[Start Dataset excerpts]
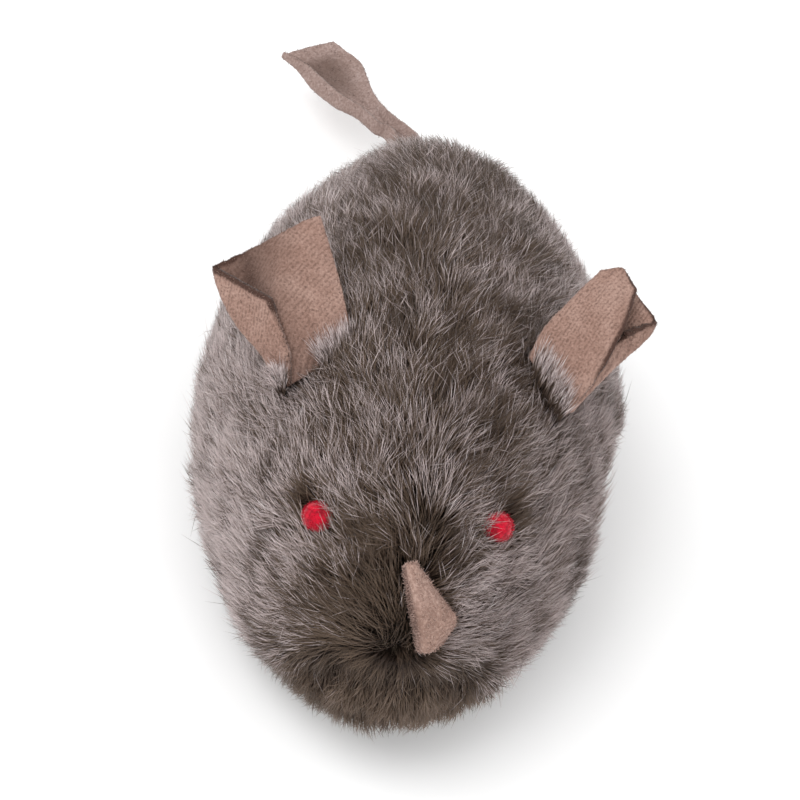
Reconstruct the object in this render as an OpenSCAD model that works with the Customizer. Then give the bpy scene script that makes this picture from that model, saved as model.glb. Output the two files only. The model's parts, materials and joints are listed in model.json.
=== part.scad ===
// Clockwork mouse: plush body over a spring motor that drives two rear wheels.
// Frame: origin on the floor under the middle of the body, +Z up, nose toward -Y,
// the mouse's left side toward +X. Millimetres.

/* [Body] */
// half width of the plush body at its widest
body_half_w = 29; // [26:0.5:36]
// from the widest section forward to the nose end
body_front = 46.5; // [44:0.5:56]
// from the widest section back to the rump
body_rear = 40.5; // [38:0.5:50]
// height of the back above the floor
body_h = 46; // [44:0.5:56]
// height of the widest line above the floor
widest_z = 14.5; // [12:0.5:18]
// distance of the widest section behind the origin
widest_y = 3.5; // [0:0.5:6]
// distance of the highest point in front of the origin
peak_y = 4; // [0:0.5:8]
// sideways offset of the hand-sewn back seam
seam_x = 1.5; // [0:0.25:3]
// thickness of the pile and its backing
plush_t = 4.5; // [3.5:0.25:6]
// gap between the plush and the wadding inside it
pad_gap = 0.4; // [0.3:0.1:1]

/* [Base] */
// ground clearance under the base plate
base_clear = 2.4; // [2:0.1:4]
// thickness of the base plate
base_t = 1.6; // [1.2:0.1:2.5]
// half width of the base plate
base_half_w = 23; // [21:0.5:24]
// distance of the base plate's rear edge behind the origin
base_rear = 33.2; // [31:0.1:35]
// rim of the base plate in front of the roller slot
base_rim = 1.5; // [1:0.1:3]
// gap between a wheel and its slot
slot_gap = 1; // [0.6:0.1:1.5]

/* [Wheels] */
// radius of a rear wheel over its tyre
wheel_r = 8.5; // [7.5:0.1:9.5]
// width of a rear wheel
wheel_w = 4.4; // [3.5:0.1:5.5]
// thickness of the rubber tyre
tyre_t = 1.2; // [0.8:0.1:2]
// distance of the rear axle behind the origin
axle_y = 14; // [12:0.5:16]
// radius of the wheel axles
axle_r = 0.75; // [0.6:0.05:1.2]
// radius of the front wheel
front_r = 4.5; // [4:0.1:5.5]
// width of the front wheel
front_w = 4.8; // [4:0.1:6]
// from the motor case forward to the front axle
front_ahead = 6.1; // [5.6:0.1:6.6]
// gap round the front roller
roller_gap = 0.8; // [0.6:0.1:1.2]
// radial clearance of every running fit
run_gap = 0.06; // [0.03:0.01:0.1]

/* [Motor] */
// gear module
gear_m = 0.5; // [0.4:0.01:0.6]
// teeth on the great wheel
great_n = 40; // [36:1:44]
// teeth on the second wheel
second_n = 36; // [32:1:40]
// teeth on the second wheel's pinion
second_pin_n = 10; // [10:1:12]
// teeth on the drive pinion
drive_pin_n = 10; // [10:1:12]
// teeth on the escape pinion
escape_pin_n = 9; // [9:1:12]
// teeth on the escape wheel
escape_n = 12; // [10:1:15]
// tip radius of the escape wheel
escape_r = 4.5; // [4:0.1:5]
// play between meshed teeth, along the pitch circle
backlash = 0.16; // [0.1:0.01:0.25]
// wall thickness of the motor case
case_wall = 1; // [0.8:0.1:1.5]
// from the middle to the outer face of the case wall
case_half_w = 10.4; // [10:0.1:12]
// clearance between the motor and the plush round it
motor_gap = 0.2; // [0.1:0.05:0.4]
// radius of the winding arbor
arbor_r = 1.5; // [1.2:0.1:2]
// radius of the winding knob
knob_r = 5.5; // [4.5:0.1:6.5]
// distance of the knob's outer face from the middle
knob_x = 25; // [23:0.5:27]
// length of the knob
knob_l = 6.5; // [5:0.5:8]
// turns of the mainspring strip
spring_turns = 6; // [4:1:8]
// thickness of the mainspring strip
spring_t = 0.3; // [0.2:0.05:0.4]
// width of the mainspring strip
spring_w = 5; // [4:0.25:5.25]

/* [Trim] */
// radius of an eye
eye_r = 2.2; // [1.6:0.1:3]
// distance of each eye from the middle
eye_x = 11.3; // [9:0.1:13]
// distance of the eyes in front of the origin
eye_y = 28; // [24:0.5:32]
// how much further forward the right eye is sewn than the left
eye_skew = 1.4; // [0:0.1:2]
// thickness of the suede of the ears, nose and tail
suede_t = 1; // [0.6:0.1:1.5]

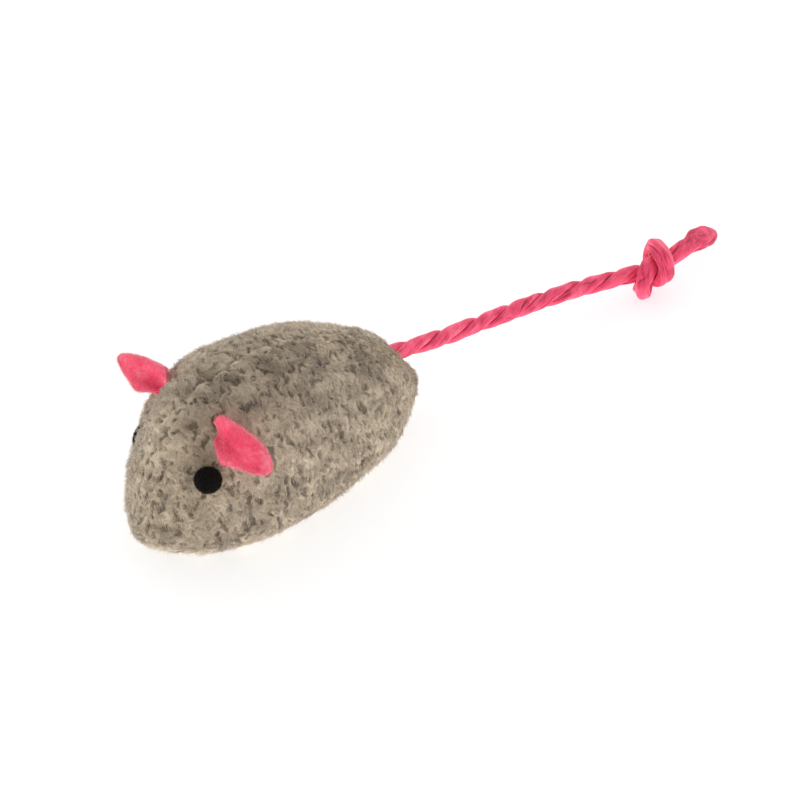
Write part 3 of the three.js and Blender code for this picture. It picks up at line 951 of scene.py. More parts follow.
fleece = {
    "inset": 0.00042,  # from the locks' tops to the skin
    "thick": 0.0011,
    "panelGrid": (380, 236),  # rows from the nose to the rump, and columns across
    "baseGrid": (220, 100),
    "innerColumns": 9,
    "rowEase": 0.35,  # how far the rows crowd towards the nose and the rump
    "poleGap": 0.000001,
    "seamGap": 0.00003,
    "seamHeight": 0.0024,
    "floorGap": 0.00002,
    "floorShare": 0.2,  # of an inset, which lifts the cloth over the floor
    "baseGap": 0.00003,  # under the base
    "baseRoom": 0.0003,  # over its thickness
    "nap": 2.0,  # how many times longer than wide the locks are
    "napAcross": 0.4,  # how far they are drawn out across the back, where 1 is not at all
    "napEnd": 0.12,  # share of the length at each end over which that fades
    "napPole": 0.004,
    "lock": 0.0011,  # length of the waves that the clefts between them follow
    "dome": 0.0021,  # length of the waves that raise the locks
    "warp": 0.0003,  # how far the clefts wander
    "warpLength": 0.0016,
    "cleftRange": (0.08, 0.75),
    "cleftDepth": 0.0003,
    "domeDepth": 0.00014,
    "tone": 0.525,
    # painted shade: how much darker the fleece is in its clefts
    "cleftShade": 0.36,
    "mottle": [(0.1, 0.0019, 312), (0.17, 0.0038, 310), (0.15, 0.011, 311)],  # tone, length, seed
    "patches": [("saddleShade", 0.22, 0.0095), ("crownShade", 0.16, 0.0013)],  # painted shade: how much darker, reach
    "innerTone": 0.4,
    "mapSize": (0.97, 0.94),  # of the outside on its map, and where it starts
    "mapStart": (0.015, 0.05),
    "innerMapSize": (0.96, 0.04),
    "innerMapStart": (0.02, 0.002),
    "colours": [
        (0.0, (0.175, 0.124, 0.078)),
        (0.25, (0.345, 0.265, 0.178)),
        (0.5, (0.54, 0.435, 0.312)),
        (0.75, (0.69, 0.57, 0.42)),
        (1.0, (0.85, 0.72, 0.55)),
    ],
}


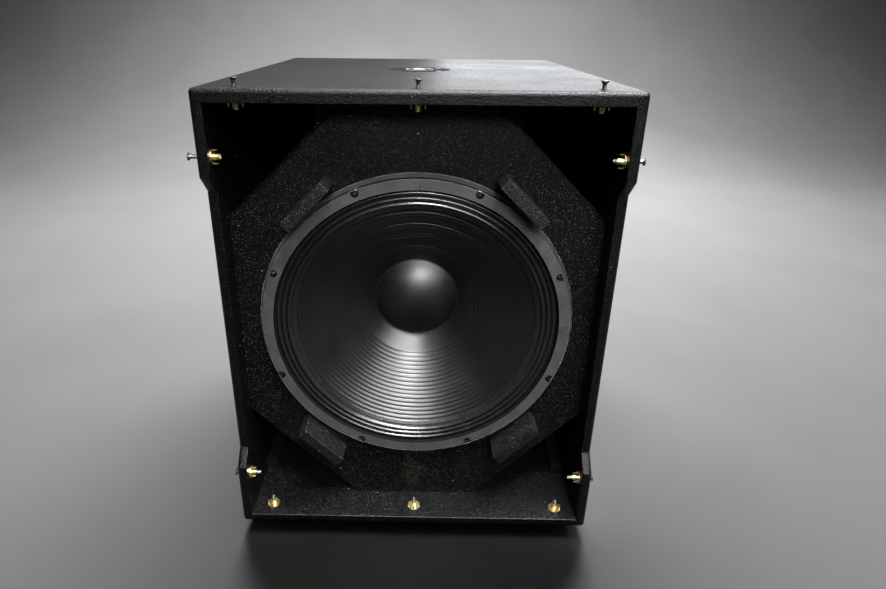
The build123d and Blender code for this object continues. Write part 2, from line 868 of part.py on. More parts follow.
# ---------------------------------------------------------------- driver: suspension

roll_pitch = (roll_outer_r - roll_inner_r) / roll_count
flap_inner_r = 177.5
cone_slope = 0.56
surround_front = [(surround_seat_r, -flange_t - surround_t), (roll_outer_r, -flange_t - surround_t)]
for k in range(roll_count):
    outer_r = roll_outer_r - k * roll_pitch
    surround_front.append((outer_r - roll_pitch / 2, roll_crest))
    if k < roll_count - 1:
        surround_front.append((outer_r - roll_pitch, roll_valley))
flap_s = cone_edge_s - glue_gap - surround_t
surround_front.append((roll_inner_r, flap_s))
surround_front.append((flap_inner_r, flap_s + (roll_inner_r - flap_inner_r) * cone_slope))
surround_back = [(r, s + surround_t) for r, s in reversed(surround_front)]
surround = turned_profile(surround_front + surround_back)
finish(surround, "surround")

spider_rolls = 4
spider_t = 0.7
spider_wave = 3
spider_pitch = (spider_seat_r - 2 - spider_inner_r - 3) / spider_rolls
spider_front = [(spider_outer_r, spider_seat_s - spider_t), (spider_seat_r - 2, spider_seat_s - spider_t)]
for k in range(spider_rolls):
    outer_r = spider_seat_r - 2 - k * spider_pitch
    spider_front.append((outer_r - spider_pitch / 4, spider_seat_s - spider_t - spider_wave))
    spider_front.append((outer_r - 3 * spider_pitch / 4, spider_seat_s - spider_t + spider_wave))
spider_front.append((spider_inner_r + 2, spider_seat_s - spider_t))
spider_front.append((spider_inner_r, spider_seat_s - spider_t))
spider_back = [(r, s + spider_t) for r, s in reversed(spider_front)]
spider = turned_profile(spider_front + spider_back)
finish(spider, "spider")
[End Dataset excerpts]
Problem requirements >> Your output must be the lines of the material above, from the first through the line that contains "toward +X. Millimetres.", copied exactly. Include both endpoints and nothing else.

Response for this exercise >>
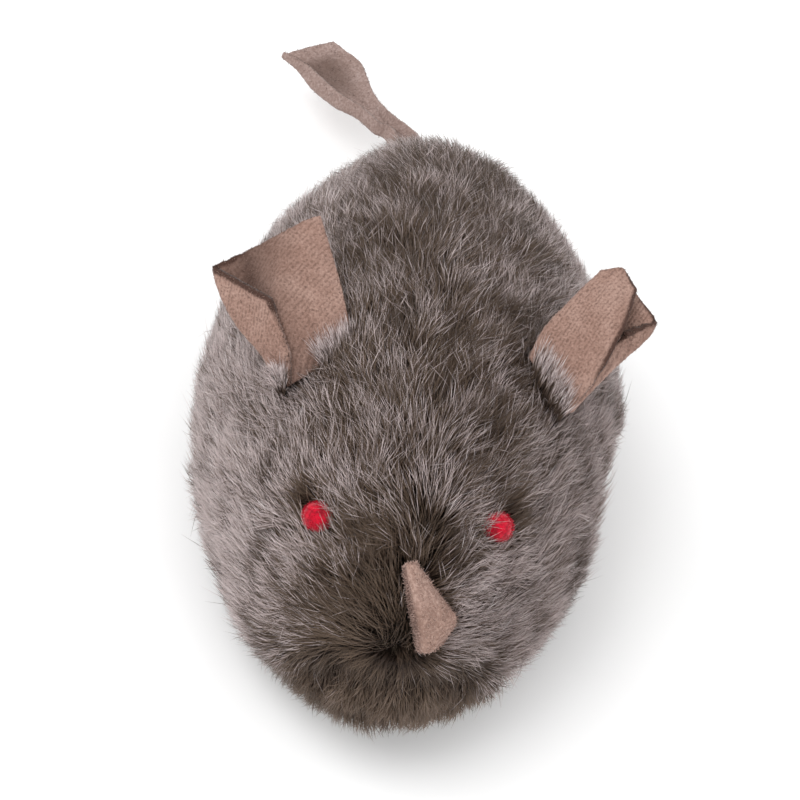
Reconstruct the object in this render as an OpenSCAD model that works with the Customizer. Then give the bpy scene script that makes this picture from that model, saved as model.glb. Output the two files only. The model's parts, materials and joints are listed in model.json.
=== part.scad ===
// Clockwork mouse: plush body over a spring motor that drives two rear wheels.
// Frame: origin on the floor under the middle of the body, +Z up, nose toward -Y,
// the mouse's left side toward +X. Millimetres.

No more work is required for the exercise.